» SOURCE RECORDS
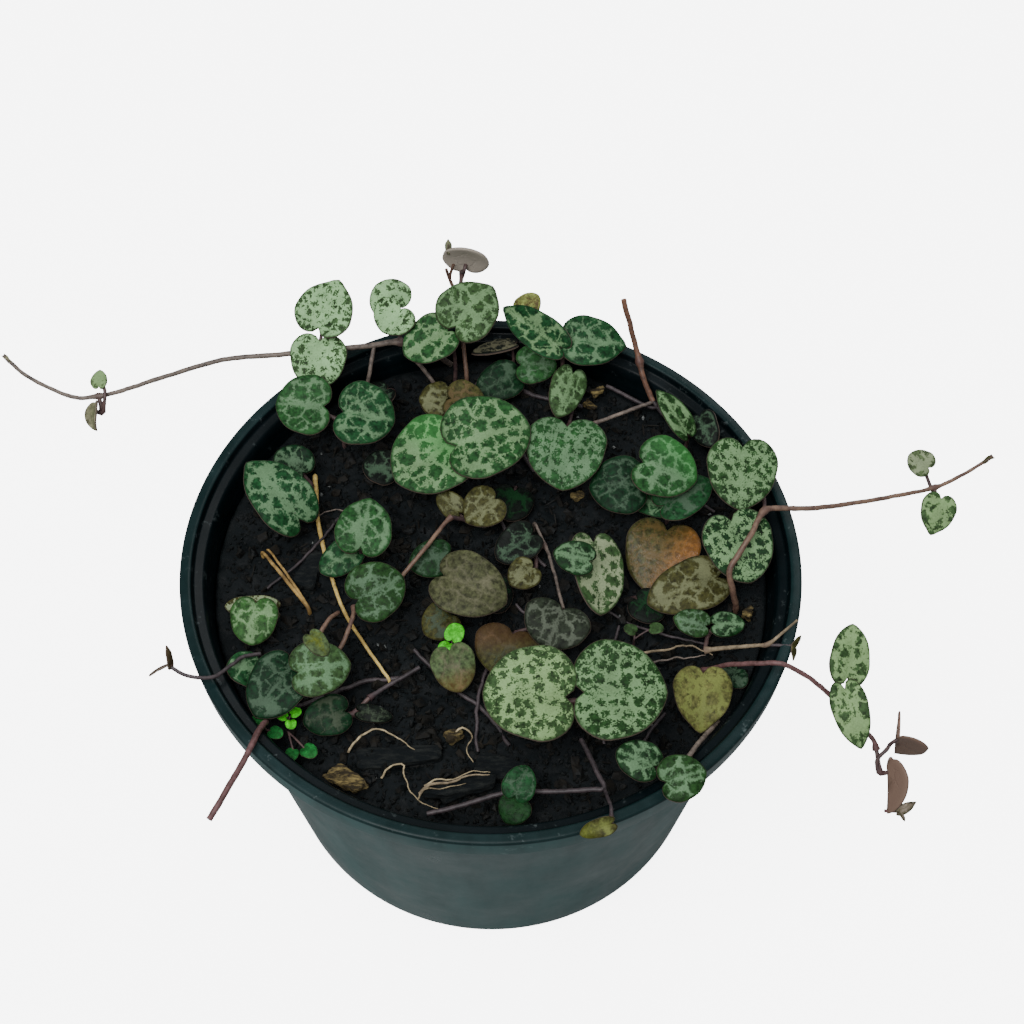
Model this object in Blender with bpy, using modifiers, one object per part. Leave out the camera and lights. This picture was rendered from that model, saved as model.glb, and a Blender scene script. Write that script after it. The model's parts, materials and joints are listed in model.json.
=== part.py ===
"""Potted string of hearts: a trailing plant with small heart-shaped leaves in a round nursery pot.

The pot is one thin moulded wall with a turned-down collar and drain holes.  Soil fills it to a
finger's width below the rim.  Vines rise out of the soil and cross the rim, and every vine node
carries an opposite pair of leaves on short stalks.  The origin is the middle of the pot's base.
Lengths in the tables are millimetres and angles are degrees.
"""
import math

import bmesh
import bpy
from mathutils import Matrix, Vector

for old in list(bpy.data.objects):
    bpy.data.objects.remove(old, do_unlink=True)

# ---------------------------------------------------------------- driving dimensions
MM = 0.001
SOIL_GAP = 0.5

POT_HEIGHT = 98.0
RIM_RADIUS = 76.0
BASE_RADIUS = 57.2
WALL_TOP_RADIUS = 71.2
WALL_TOP_Z = 94.4
WALL = 1.4
FLOOR = 1.8
COLLAR_DEPTH = 6.8
RIM_FACE = 2.3
POT_STEPS = 60
DRAIN_HOLES = 6
DRAIN_RADIUS = 4.0
DRAIN_CIRCLE = 44.0

SOIL_LEVEL = 88.0
SOIL_RISE = 2.0
SOIL_RIPPLE = 0.5
SOIL_RINGS = 7
SOIL_SIDES = 48

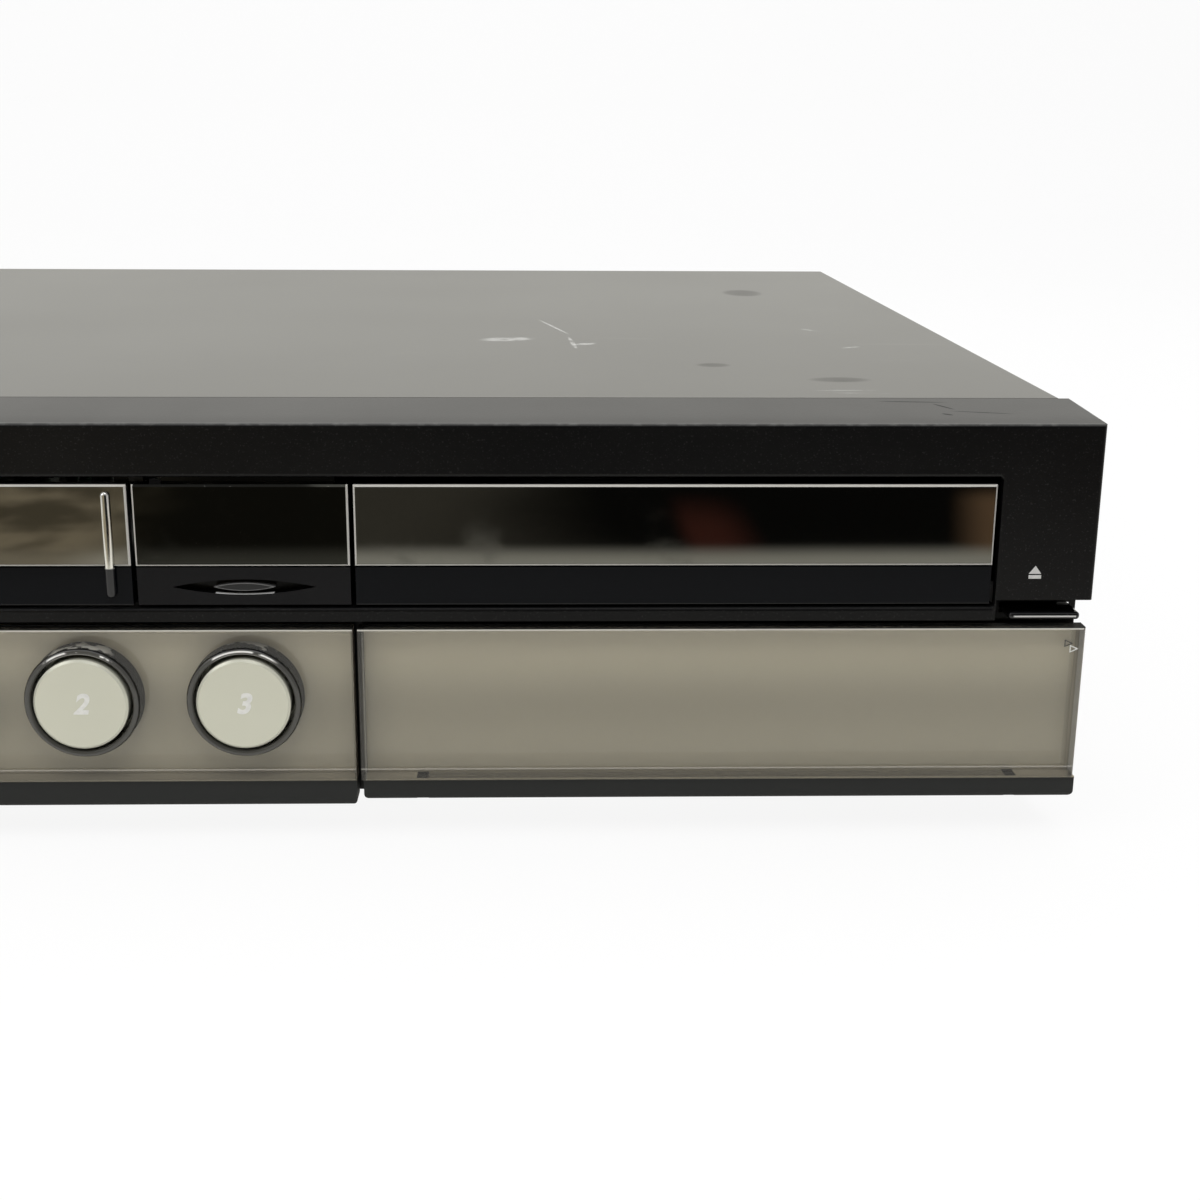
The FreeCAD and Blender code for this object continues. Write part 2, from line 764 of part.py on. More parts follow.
def add_windowed_face(body, left, right, plate_deep, plate_low, plate_top):
    """The dark lower strip of a door and the plate behind its mirror window."""
    plate = sketch_on(body, "XZ", window_back)
    add_rectangle(plate, (left, right), (plate_low, plate_top))
    pad(body, "XZ", plate, plate_deep)
    strip = sketch_on(body, "XZ", front + strip_step)
    add_rectangle(strip, (left, right), (door_low, strip_top))
    pad(body, "XZ", strip, window_thick - strip_step)


def on_front(edge):
    return all_at(edge, "y", front)


def make_window(label, left, right):
    """A mirror plate of smoked acrylic with bevelled edges."""
    body = box_body(label, (left, right), (front, window_back), (window_low, door_top))
    dress(body, "Chamfer", window_bevel, on_front)
    return body


def arc_lens(middle, up, wide, high, y, deep):
    """A lens outline: what two equal wheels share."""
    radius = (wide * wide / 4 + high * high / 4) / high
    low = rod(middle, y, up + high / 2 - radius, radius, deep, "Y")
    top = rod(middle, y, up - high / 2 + radius, radius, deep, "Y")
    return common(low, top)


lamp_middle = (centre_left + centre_right) / 2
lamp_up = strip_top - lamp_drop


def make_centre_panel():
    """The fixed panel between the two doors, with a hollow for the lamp."""
    body = doc.addObject("PartDesign::Body", "centre_face")
    add_windowed_face(body, centre_left, centre_right, tray_carrier_thick, opening_low, door_top)
    window = sketch_on(body, "XZ", front)
    add_rectangle(window, (centre_left, centre_right), (window_low, door_top))
    pad(body, "XZ", window, window_thick)
    dress(body, "Chamfer", window_bevel, on_front)
    tab = block((centre_left + lug_thick * 2, centre_right - lug_thick), (front + wall, window_back + wall),
                (door_top - wall, opening_top + wall))
    hollow = arc_lens(lamp_middle, lamp_up, lamp_hollow_wide, lamp_hollow_high, front, window_thick)
    return named("centre_panel", cut(joined(body, tab), hollow))


def make_indicator_lamp():
    """A small lens-shaped lamp window in the hollow of the centre panel."""
    deep = window_thick - strip_step
    return named("indicator_lamp",
                 arc_lens(lamp_middle, lamp_up, lamp_wide, lamp_high, window_back - deep, deep))


def make_cassette_door():
    """The flap in front of the cassette slot, with a pin at each end of its upper edge."""
    body = new_body("cassette_door")
    top = door_top - door_pin_radius * 2
    add_windowed_face(body, cassette_left, cassette_right, carrier_thick, door_low, top)
    coil_room = door_pin_radius * 3
    for left, pin_left, pin_right in ((cassette_left, cassette_left - play - lug_thick,
                                       cassette_left + lug_thick + coil_room),
                                      (cassette_right - lug_thick, cassette_right - lug_thick,
                                       cassette_right + lug_thick + play)):
        arm = sketch_on(body, "YZ", left)
        add_rectangle(arm, (window_back, door_pivot_y + door_pin_radius),
                      (top - lug_thick, door_pivot_z + door_pin_radius))
        pad(body, "YZ", arm, lug_thick)
        pin = sketch_on(body, "YZ", pin_left)
        add_circle(pin, door_pivot_y, door_pivot_z, door_pin_radius)
        pad(body, "YZ", pin, pin_right - pin_left)
    return body


def make_door_spring():
    """A coil round the left pin that closes the cassette flap."""
    turns = 4
    wire = 0.25
    pitch = 0.72
    coil = Part.makeHelix(pitch, pitch * turns, number(door_pin_radius) + 0.55)
    section = Part.Wire(Part.makeCircle(wire, coil.Vertexes[0].Point, Vector(0, 1, 0)))
    solid = Part.Wire(coil.Edges).makePipeShell([section], True, True)
    solid.rotate(Vector(), Vector(0, 1, 0), 90)
    left = number(cassette_left + lug_thick + play) + wire
    solid.translate(Vector(left, number(door_pivot_y), number(door_pivot_z)))
    return named("door_spring", shaped(solid))


def make_tray_door():
    """The front of the disc tray."""
    body = new_body("tray_door")
    add_windowed_face(body, tray_door_left, tray_door_right, tray_carrier_thick, door_low, door_top)
    return body


def add_lower_bar(body, left, right, low):
    """The round-edged dark bar under a lower panel."""
    profile = sketch_on(body, "YZ", left)
    face = front + strip_step
    add_rectangle(profile, (face, face + bar_deep), (low, lens_low))
    pad(body, "YZ", profile, right - left)
    dress(body, "Fillet", bar_round, lambda edge: all_at(edge, "z", low) and (
        all_at(edge, "y", face) or all_at(edge, "x", left) or all_at(edge, "x", right)))


def add_backing(body, left, right, low, deep):
    plate = sketch_on(body, "XZ", panel_front)
    add_rectangle(plate, (left, right), (low, lens_top - plate_inset))
    pad(body, "XZ", plate, deep)


def make_display_panel():
    """The fixed panel behind the left acrylic plate, with its bar below."""
    body = new_body("display_panel")
    left = plate_inset - lens_side
    right = divider_place - divider_half - plate_inset
    add_lower_bar(body, -lens_side - bar_reach, right + plate_inset, panel_bar_low)
    add_backing(body, left, right, lens_low - wall / 2, lower_wall_front - panel_front)
    holes = sketch_on(body, "XZ", lens_back - 1)
    for place in button_places:
        add_circle(holes, place, button_up, ring_outer)
    add_circle(holes, -power_place, button_up, power_radius + play)
    add_display_window(holes, play)
    pocket(body, "XZ", holes, lower_wall_front - lens_back + 2)
    return body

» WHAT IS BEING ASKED
Copy every line of the records above, starting with the first, up to and including the line containing "SOIL_SIDES = 48".

» THE RESULT
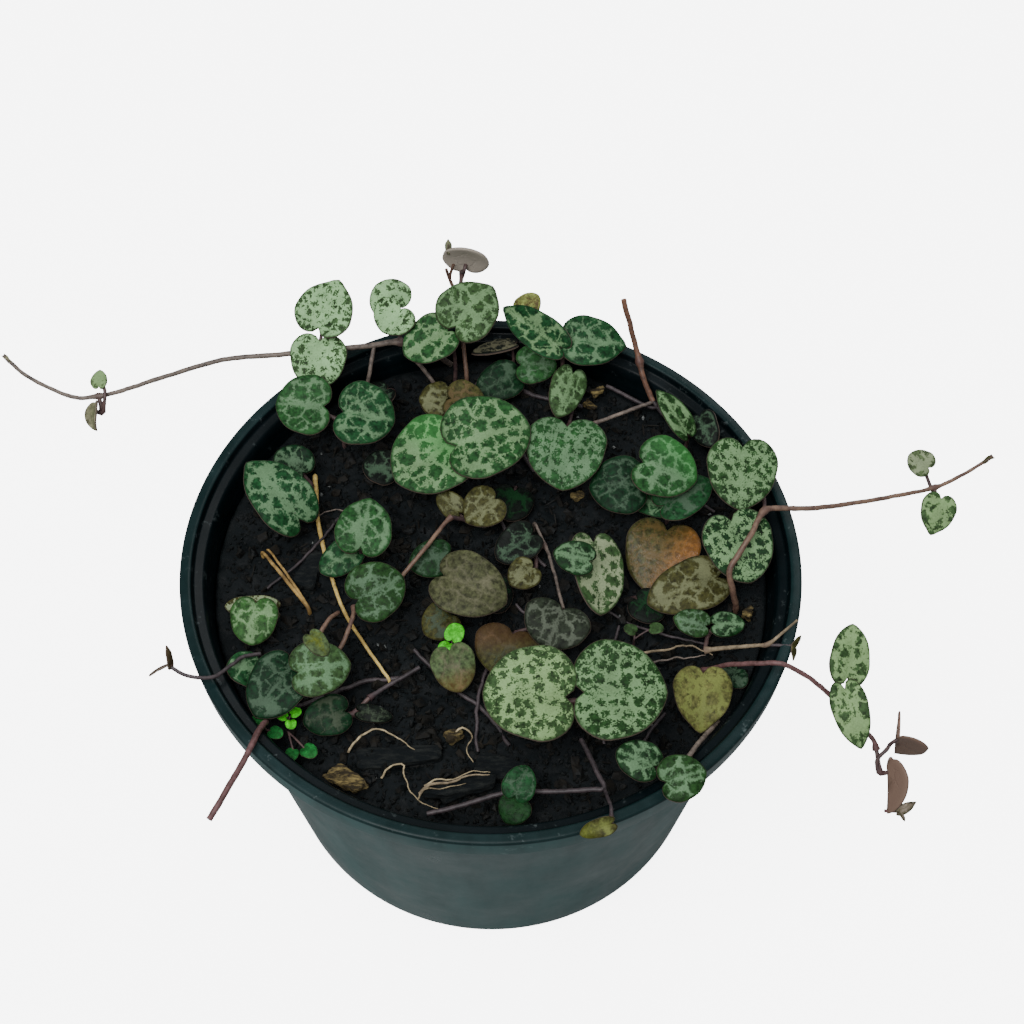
Model this object in Blender with bpy, using modifiers, one object per part. Leave out the camera and lights. This picture was rendered from that model, saved as model.glb, and a Blender scene script. Write that script after it. The model's parts, materials and joints are listed in model.json.
=== part.py ===
"""Potted string of hearts: a trailing plant with small heart-shaped leaves in a round nursery pot.

The pot is one thin moulded wall with a turned-down collar and drain holes.  Soil fills it to a
finger's width below the rim.  Vines rise out of the soil and cross the rim, and every vine node
carries an opposite pair of leaves on short stalks.  The origin is the middle of the pot's base.
Lengths in the tables are millimetres and angles are degrees.
"""
import math

import bmesh
import bpy
from mathutils import Matrix, Vector

for old in list(bpy.data.objects):
    bpy.data.objects.remove(old, do_unlink=True)

# ---------------------------------------------------------------- driving dimensions
MM = 0.001
SOIL_GAP = 0.5

POT_HEIGHT = 98.0
RIM_RADIUS = 76.0
BASE_RADIUS = 57.2
WALL_TOP_RADIUS = 71.2
WALL_TOP_Z = 94.4
WALL = 1.4
FLOOR = 1.8
COLLAR_DEPTH = 6.8
RIM_FACE = 2.3
POT_STEPS = 60
DRAIN_HOLES = 6
DRAIN_RADIUS = 4.0
DRAIN_CIRCLE = 44.0

SOIL_LEVEL = 88.0
SOIL_RISE = 2.0
SOIL_RIPPLE = 0.5
SOIL_RINGS = 7
SOIL_SIDES = 48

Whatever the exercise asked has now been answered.